Drafted in 1942, David Wolman trained at Camp Upton in Yaphank, learned control tower operations in Champaign, Illinois, attended radio operator school at Truax Field in Madison, Wisconsin, then received advanced training at Hunter Army Airfield in Savannah, Georgia, where he once installed a radio in a B-24 Liberator bomber for a pilot he had befriended — 1940 Heisman Trophy winner Tom Harmon, “Old 98,” father of "NCIS" star Mark Harmon.

In August 1943, Wolman found himself manning the air traffic control tower at Thorpe Abbotts Airfield in East Anglia, England.

The 100th Bombardment Group suffered so many losses that just four of its original 38 co-pilots finished their required 25-mission tours, according to the 100th Bomb Group Foundation website.

Over the course of three missions in what came to be known as “Black Week” and included the casualty-filled Oct. 14, 1943, “Black Thursday” mission to Schweinfurt, Germany, the 100th Bombardment Group lost 28 B-17s — each with a crew of 10 men. 

Including the Feb. 20-25, 1944, campaign known as “Big Week,” the 100th lost 229 planes while Wolman served at Thorpe Abbotts from 1943 to 1945.

But in a 2021 interview, Wolman said it was his experience during the D-Day invasion he found most taxing.

“Because radio silence was very important, because the Germans could pick up the signals of where our men were … there was no talking on the radio,” Wolman said in 2021, noting he went to the tower at Thorpe Abbotts at 5 a.m. to send flights of bombers off to France on June 6, 1944 — and, that he remained in that tower nonstop until 5 p.m. on June 8. "All I was hoping,” he said, “was everybody was coming home. Thank God, whatever we sent out … our planes came home.”

During his time at Thorpe Abbotts, Wolman and Rosenthal helped conduct Jewish services on Friday evenings, because the base didn't have a full-time rabbi.
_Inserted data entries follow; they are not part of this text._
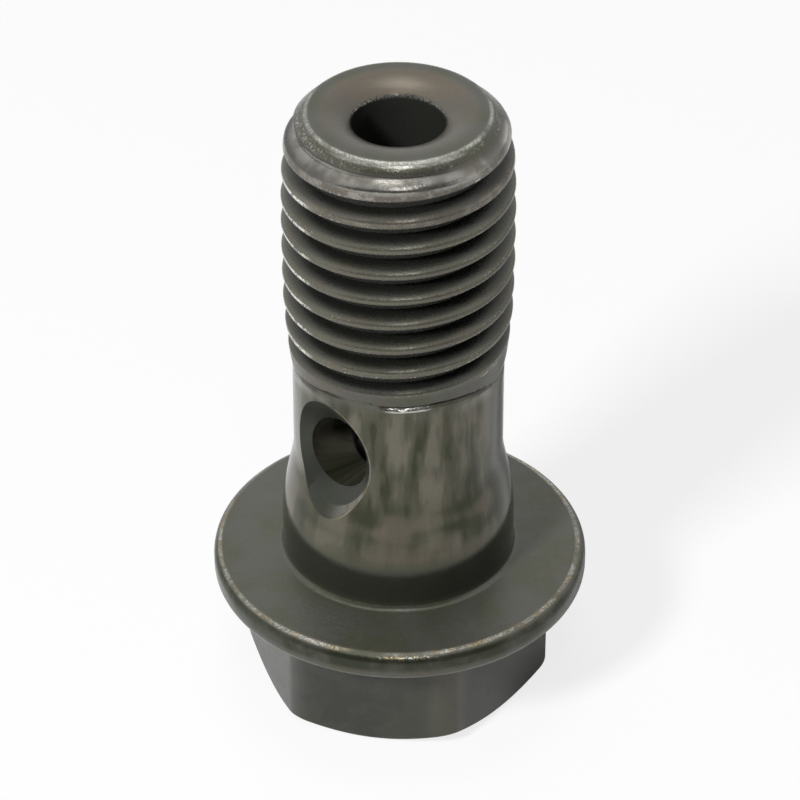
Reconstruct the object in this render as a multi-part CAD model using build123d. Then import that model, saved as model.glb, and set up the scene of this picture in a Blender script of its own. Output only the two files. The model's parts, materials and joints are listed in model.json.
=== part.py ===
from build123d import *
import math
import os

# Banjo bolt, M10 x 1.25: a hollow bolt that clamps a ring-shaped hose fitting and feeds fluid
# through it. It is one piece of steel: hexagon head, round seat flange, locating collar, waist,
# rolled thread, an axial bore from the threaded end, and a cross hole through the waist.
# Millimetres. The origin is the middle of the head's base, and +Z runs along the bolt to its
# threaded end. Azimuths turn about Z: 0 faces -Y, and positive ones turn towards +X.

# Hexagon head
head_height = 6.8                  # base of the head to the seat face of the flange
hex_across_flats = 12.0
hex_corner_radius = 1.1
hex_azimuth = 19.5                 # one corner of the hexagon
hex_cover = 0.8                    # share of the hexagon where the flange's underside ends
base_face_diameter = 11.4          # flat left by the base chamfer
base_chamfer_angle = 35.0          # measured from the base face

# Flange
flange_diameter = 16.4
flange_thickness = 1.4             # at the rim
flange_upper_edge_radius = 0.50
flange_lower_edge_radius = 0.30
rounding_steps = 2                 # short cones that turn each small quarter round
flange_underside_slope = 12.0      # degrees, falling from the rim towards the hexagon

# Collar that centres the hose fitting, and the flare up to the waist
collar_diameter = 10.1
collar_height = 2.1
collar_root_radius = 0.30
flare_shoulder_height = 1.1        # slight taper above the collar, before the flare proper
flare_shoulder_diameter = 9.90     # at its upper end
flare_height = 1.75                # from there up to the waist
flare_top_radius = 3.0

# Waist and thread
waist_diameter = 9.06
shank_length = 22.2                # seat face of the flange to the threaded end
thread_length = 12.0               # threaded end to the shoulder at the waist
thread_major_diameter = 9.8
thread_pitch = 1.25
thread_flank_angle = 30.0          # each flank from the plane across the axis
thread_depth = 0.67
thread_root_flat = 0.20
runout_diameter = 9.24             # crest where the thread meets the waist
runout_length = 2.9                # over which the crests rise to the full diameter
runout_band = 0.46                 # plain band between the shoulder and the groove's end
runout_turns = 0.5                 # over which the groove fades out
groove_start_azimuth = -90.0       # where the groove has its full depth

# Threaded end
end_face_diameter = 7.66
chamfer_height = 0.75              # 45 degrees, from the end face down
lead_length = 2.2                  # from the end face to the first crest of full diameter
end_edge_radius = 0.30
mouth_diameter = 6.6               # rounded mouth of the bore, at the end face
mouth_depth = 0.53

# Fluid passages
bore_diameter = 3.9
bore_depth = 17.4                  # end face to the end of the full diameter
drill_point_angle = 118.0
cross_hole_diameter = 3.15
cross_hole_height = 6.8            # above the seat face
cross_hole_azimuth = -42.0
countersink_diameter = 5.4         # along the bolt, at the waist's surface
countersink_angle = 110.0
countersink_offset = 0.22          # its centre above that of the hole

# Sizes that follow
seat_z = head_height
end_z = seat_z + shank_length
shoulder_z = end_z - thread_length
waist_radius = waist_diameter / 2
crest_radius = thread_major_diameter / 2
root_radius = crest_radius - thread_depth
clearance = 0.2                    # how far cutters reach past the surface that they cut


def outward(azimuth):
    """Unit direction away from the bolt's axis at an azimuth."""
    turn = math.radians(azimuth)
    return Vector(math.sin(turn), -math.cos(turn), 0)


def hexagon():
    """Head prism, with rounded corners and a conical chamfer round its base."""
    across = hex_across_flats / 2
    outline = RegularPolygon(across, 6, major_radius=False, rotation=hex_azimuth - 90)
    prism = extrude(outline, head_height - flange_thickness / 2)
    prism = fillet(prism.edges().filter_by(Axis.Z), hex_corner_radius)
    widest = across / math.cos(math.radians(30)) + clearance
    rise = (widest - base_face_diameter / 2) * math.tan(math.radians(base_chamfer_angle))
    turned = Polyline(
        (0, 0),
        (base_face_diameter / 2, 0),
        (widest, rise),
        (widest, head_height),
        (0, head_height),
        close=True,
    )
    return prism & revolve(Plane.XZ * make_face(turned), Axis.Z)


def quarter_round(level, upright):
    """Points along a quarter round, from its level face to its upright face."""
    points = []
    for step in range(rounding_steps + 1):
        turn = math.radians(90 * step / rounding_steps)
        r = level[0] + (upright[0] - level[0]) * math.sin(turn)
        z = upright[1] + (level[1] - upright[1]) * math.cos(turn)
        points.append((r, z))
    return points


def turned_body():
    """Flange, collar, flare, waist and thread blank, turned in one profile."""
    rim = flange_diameter / 2
    rim_z = seat_z - flange_thickness
    low = flange_lower_edge_radius
    high = flange_upper_edge_radius
    inner = hex_cover * hex_across_flats / 2
    fall = math.tan(math.radians(flange_underside_slope))
    inner_z = rim_z - (rim - low - inner) * fall
    underside = quarter_round((rim - low, rim_z), (rim, rim_z + low))
    upper_edge = quarter_round((rim - high, seat_z), (rim, seat_z - high))
    flange = underside + upper_edge[::-1]

    collar = collar_diameter / 2
    collar_z = seat_z + collar_height
    foot = collar_root_radius
    root = quarter_round((collar + foot, seat_z), (collar, seat_z + foot))
    flare = flare_shoulder_diameter / 2
    flare_z = collar_z + flare_shoulder_height

    runout = runout_diameter / 2
    end_face = end_face_diameter / 2
    mouth = mouth_diameter / 2
    sharp = [(0, inner_z), (inner, inner_z)] + flange + root
    rounded = [
        ((collar, collar_z), 0),
        ((flare, flare_z), 0),
        ((waist_radius, flare_z + flare_height), flare_top_radius),
        ((waist_radius, shoulder_z), 0),
        ((runout, shoulder_z + runout - waist_radius), 0),
        ((crest_radius, shoulder_z + runout_length), 0),
        ((crest_radius, end_z - lead_length), 0),
        ((end_face + chamfer_height, end_z - chamfer_height), 0),
        ((end_face, end_z), end_edge_radius),
    ]
    outside = FilletPolyline(
        sharp + [point for point, _ in rounded] + [(mouth, end_z)],
        radius=[0] * (len(sharp) - 1) + [radius for _, radius in rounded],
    )
    mouth_foot = (bore_diameter / 2, end_z - mouth_depth)
    bell = TangentArc((mouth, end_z), mouth_foot, tangent=(-1, 0))
    middle = Polyline(mouth_foot, (0, end_z - mouth_depth), (0, inner_z))
    return revolve(Plane.XZ * make_face(outside + bell + middle), Axis.Z)


def groove_section(start_z):
    """Groove's cross-section, widening outwards, on the +X side of the axis."""
    reach = thread_depth + clearance
    foot = thread_root_flat / 2
    lip = foot + reach * math.tan(math.radians(thread_flank_angle))
    plane = Plane(origin=(root_radius, 0, start_z), x_dir=(1, 0, 0), z_dir=(0, -1, 0))
    outline = Polyline((0, -foot), (reach, -lip), (reach, lip), (0, foot), close=True)
    return plane * make_face(outline)


def thread_groove():
    """Right-hand groove: its fade-out, then one cutter for each turn up to the end face."""
    fade_height = runout_turns * thread_pitch
    start_z = shoulder_z + runout_band + fade_height
    section = groove_section(start_z)
    centre = (0, 0, start_z)
    slope = math.degrees(math.atan2(thread_depth, fade_height))
    fading = Helix(
        thread_pitch / math.cos(math.radians(slope)),
        fade_height,
        root_radius,
        centre,
        direction=(0, 0, -1),
        cone_angle=slope,
    )
    cuts = [sweep(section, path=Rot(0, 0, 180) * fading, is_frenet=True)]
    whole_turn = Helix(thread_pitch, thread_pitch, root_radius, centre)
    turn = sweep(section, path=whole_turn, is_frenet=True)
    for count in range(math.ceil((end_z - start_z) / thread_pitch)):
        cuts.append(Pos(0, 0, count * thread_pitch) * turn)
    place = Rot(0, 0, groove_start_azimuth - 90)
    return [place * cut for cut in cuts]


def axial_bore():
    """Blind drilled hole from the threaded end, past the cross hole."""
    radius = bore_diameter / 2
    floor_z = end_z - bore_depth
    point = radius / math.tan(math.radians(drill_point_angle / 2))
    outline = Polyline(
        (0, floor_z - point),
        (radius, floor_z),
        (radius, end_z + clearance),
        (0, end_z + clearance),
        close=True,
    )
    return revolve(Plane.XZ * make_face(outline), Axis.Z)


def cross_hole():
    """Hole right through the waist, and the countersink at each of its ends."""
    reach = collar_diameter / 2 + clearance
    drill = Cylinder(cross_hole_diameter / 2, 2 * reach)
    spread = math.tan(math.radians(countersink_angle / 2))
    point = waist_radius - countersink_diameter / 2 / spread
    outline = Polyline((0, point), (0, reach), ((reach - point) * spread, reach), close=True)
    cone = revolve(Plane.XZ * make_face(outline), Axis.Z)
    centre_z = seat_z + cross_hole_height
    centre = Vector(0, 0, centre_z)
    cuts = [Plane(origin=centre, z_dir=outward(cross_hole_azimuth)) * drill]
    centre = Vector(0, 0, centre_z + countersink_offset)
    for azimuth in (cross_hole_azimuth, cross_hole_azimuth + 180):
        cuts.append(Plane(origin=centre, z_dir=outward(azimuth)) * cone)
    return cuts


def banjo_bolt():
    """The whole bolt, as one solid."""
    bolt = turned_body() + hexagon()
    for cut in thread_groove():
        bolt = bolt - cut
    bolt = bolt - axial_bore()
    for cut in cross_hole():
        bolt = bolt - cut
    return bolt


os.makedirs("parts", exist_ok=True)
bolt = banjo_bolt()
export_step(bolt, "parts/banjo_bolt.step")
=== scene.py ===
import json
import math

import bpy
import numpy as np
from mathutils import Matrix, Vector


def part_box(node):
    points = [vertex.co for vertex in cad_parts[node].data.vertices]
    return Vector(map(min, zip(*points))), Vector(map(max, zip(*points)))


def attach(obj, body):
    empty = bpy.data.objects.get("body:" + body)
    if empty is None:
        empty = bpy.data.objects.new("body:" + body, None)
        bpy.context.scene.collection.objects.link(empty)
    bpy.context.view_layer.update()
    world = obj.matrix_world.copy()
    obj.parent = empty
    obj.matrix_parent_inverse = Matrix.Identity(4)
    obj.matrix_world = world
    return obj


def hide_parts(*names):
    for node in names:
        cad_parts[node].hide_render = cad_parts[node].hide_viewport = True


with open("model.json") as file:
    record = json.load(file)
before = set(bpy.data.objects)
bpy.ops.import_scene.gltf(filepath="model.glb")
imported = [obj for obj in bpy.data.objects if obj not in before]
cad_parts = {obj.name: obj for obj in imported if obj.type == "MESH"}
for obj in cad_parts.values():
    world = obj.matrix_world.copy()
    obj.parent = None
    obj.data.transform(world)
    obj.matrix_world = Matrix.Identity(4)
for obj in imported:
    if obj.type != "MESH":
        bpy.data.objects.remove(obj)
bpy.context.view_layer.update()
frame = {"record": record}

# ---------------------------------------------------------------------------------------------
# Camera. A long lens stands in front of the bolt, well above it, and looks down at its middle.
mm = 0.001
lens_length = 182.4
camera_distance = 174.4 * mm
camera_elevation = math.radians(36.6)
mounts = {mount["name"]: mount for mount in frame["record"]["mounts"]}
seat_height = mounts["seat"]["pos_m"][2]
aim_height = seat_height + 7.49 * mm
frame_shift = 0.002
nearest_seen = 10 * mm

camera_back = math.cos(camera_elevation) * camera_distance
camera_height = aim_height + math.sin(camera_elevation) * camera_distance
tilt = math.pi / 2 - camera_elevation
bpy.ops.object.camera_add(location=(0, -camera_back, camera_height), rotation=(tilt, 0, 0))
camera = bpy.context.active_object
camera.data.lens = lens_length
camera.data.shift_x = frame_shift
camera.data.clip_start = nearest_seen
bpy.context.scene.camera = camera

# ---------------------------------------------------------------------------------------------
# Banjo bolt: hexagon. It is cold forged in one piece with the flange, so its upright corners are
# rounded. A cone turned on its base leaves an arc at the foot of each flat.
lowest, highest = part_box("banjo_bolt")
flats = 12.0 * mm
corner_azimuth = math.radians(19.5)
corner_setback = 0.635 * mm
base_radius = 5.7 * mm
base_chamfer = math.radians(35)
base_edge = 0.08 * mm
cone_radius = 7.5 * mm
cone_sides = 192
hexagon_shift = -0.07 * mm
hexagon_top = seat_height - 0.7 * mm
top_band = 0.5 * mm
along_axis = 0.99


def choose(piece, test, kind="FACE"):
    """Selects, in edit mode, the vertices, edges or faces for which test says yes."""
    bpy.ops.object.mode_set(mode="EDIT")
    bpy.ops.mesh.select_mode(type=kind)
    bpy.ops.mesh.select_all(action="DESELECT")
    bpy.ops.object.mode_set(mode="OBJECT")
    mesh = piece.data
    parts = {"VERT": mesh.vertices, "EDGE": mesh.edges, "FACE": mesh.polygons}[kind]
    for part in parts:
        part.select = bool(test(part))
    bpy.ops.object.mode_set(mode="EDIT")


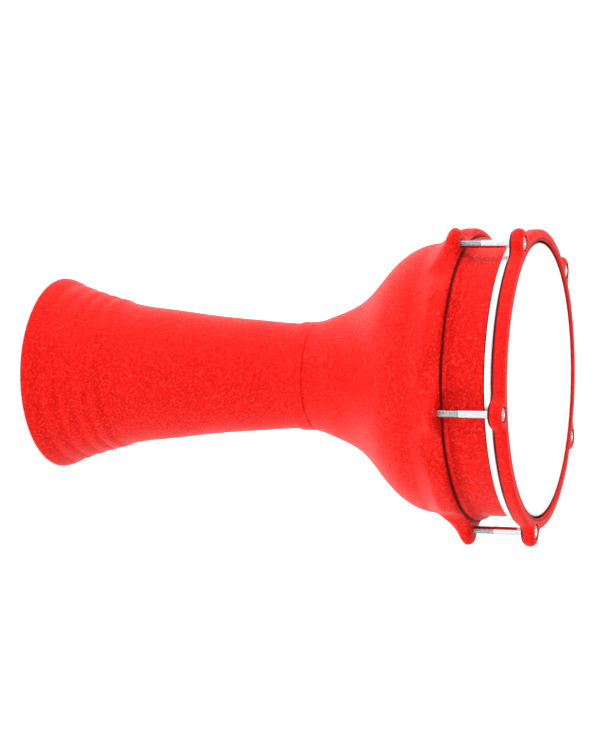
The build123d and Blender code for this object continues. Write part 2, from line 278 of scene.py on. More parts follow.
class Ringed:
    """Collects the rings of a swept solid whose columns follow a lug outline."""

    def __init__(self, points, normals):
        self.points = points
        self.normals = normals
        self.radius = np.linalg.norm(points, axis=1)
        self.unit = points / self.radius[:, None]
        nearest = np.min([np.hypot(*(points - axis).T) for axis in BOLT_AXES], axis=0)
        away = np.clip((nearest - 12.2) / 9.0, 0.0, 1.0)
        self.lugness = 1.0 - away * away * (3 - 2 * away)  # 1 on a lug, 0 along the ring
        self.rings = []

    def add(self, flat, height):
        """A ring at flat (x, y) positions, at one height or one height for each column."""
        ring = np.empty((len(self.points), 3))
        ring[:, :2] = flat
        ring[:, 2] = height
        self.rings.append(ring)

    def circles(self, profile):
        """One round ring for each (radius, height)."""
        for radius, height in profile:
            self.add(self.unit * radius, height)

    def inset(self, distance):
        """The outline moved inwards by one distance, or by one for each column."""
        return self.points - self.normals * np.reshape(distance, (-1, 1))


def cut(obj, cutter):
    """Subtracts cutter from obj and deletes it."""
    modifier = obj.modifiers.new("cut", "BOOLEAN")
    modifier.operation = "DIFFERENCE"
    modifier.solver = "EXACT"
    modifier.object = cutter
    bpy.context.view_layer.update()
    done = bpy.data.meshes.new_from_object(
        obj.evaluated_get(bpy.context.evaluated_depsgraph_get())
    )
    obj.modifiers.clear()
    obj.data = done
    bpy.data.objects.remove(cutter)
    tidy_mesh(obj)


def joined(name, objects):
    """One object from several, with the meshes simply side by side."""
    bm = bmesh.new()
    for obj in objects:
        bm.from_mesh(obj.data)
        bpy.data.objects.remove(obj)
    mesh = bpy.data.meshes.new(name)
    bm.to_mesh(mesh)
    bm.free()
    together = bpy.data.objects.new(name, mesh)
    bpy.context.scene.collection.objects.link(together)
    return together


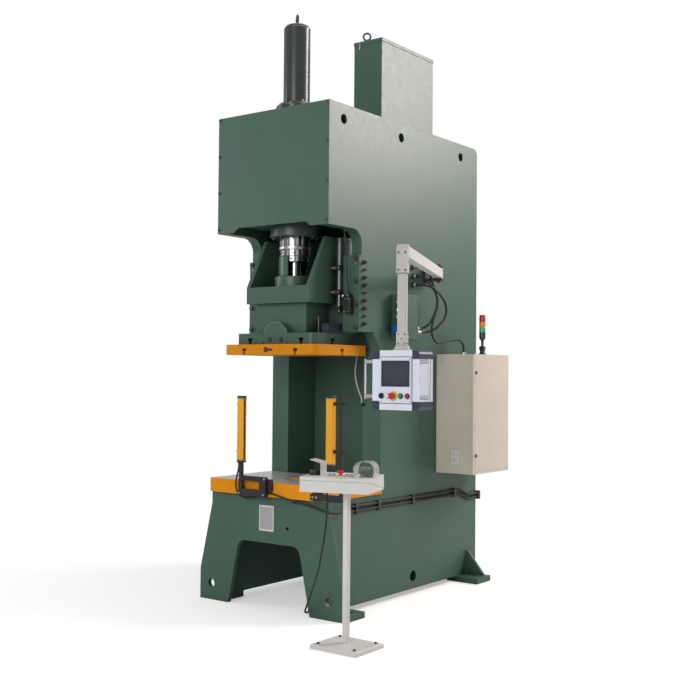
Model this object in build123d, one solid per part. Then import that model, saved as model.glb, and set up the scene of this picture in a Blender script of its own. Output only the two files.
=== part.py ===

After the war, Wolman returned to Thomas Jefferson High School to finish his final credits, graduating at age 24.

He met Gladys Buzin in 1946, though the initial relationship didn’t last long, Nancy Wolman said.

“He was skinny and a redhead, and he told my mother he wanted to be a mortician,” she recalled. “My mother said, ‘He looked like a mortician’ — and they only dated a few months.”

Following the breakup, Wolman got engaged to another woman, though they never got married. In late 1948, Nancy Wolman said, her father called Buzin, asking for a date on New Year’s Eve.

“She told him she was busy for New Year’s Eve, but was free on New Year’s Day,” Nancy Wolman said.

The couple went on that date on Jan. 1, 1949, and got married on Dec. 17, 1949.

They remained together until Jan. 22, 2016, when Gladys Wolman died at age 92.

An avid stamp collector, Wolman briefly worked for the post office, then was an accountant for textile manufacturer M. Lowenstein in Manhattan. He became a tower controller at Kennedy Airport, then known as Idlewild, before taking a job as a flight service specialist and meteorologist at Long Island MacArthur Airport in 1963, moving his family to Centereach. He worked at MacArthur for 30 years.

Nancy Wolman recalled fondly the family vacations to Washington, D.C., Williamsburg, Virginia, and even to Halifax, Canada, though she said most involved car trips — because her father hated to fly.

Wolman was buried next to his wife at Beth Moses Cemetery in West Babylon.

In addition to his daughter, he is survived by a sister, Miriam Smith, 95, of Tamarac, Florida. His brother, Julius, also a World War II veteran, died on Feb. 10 at age 97.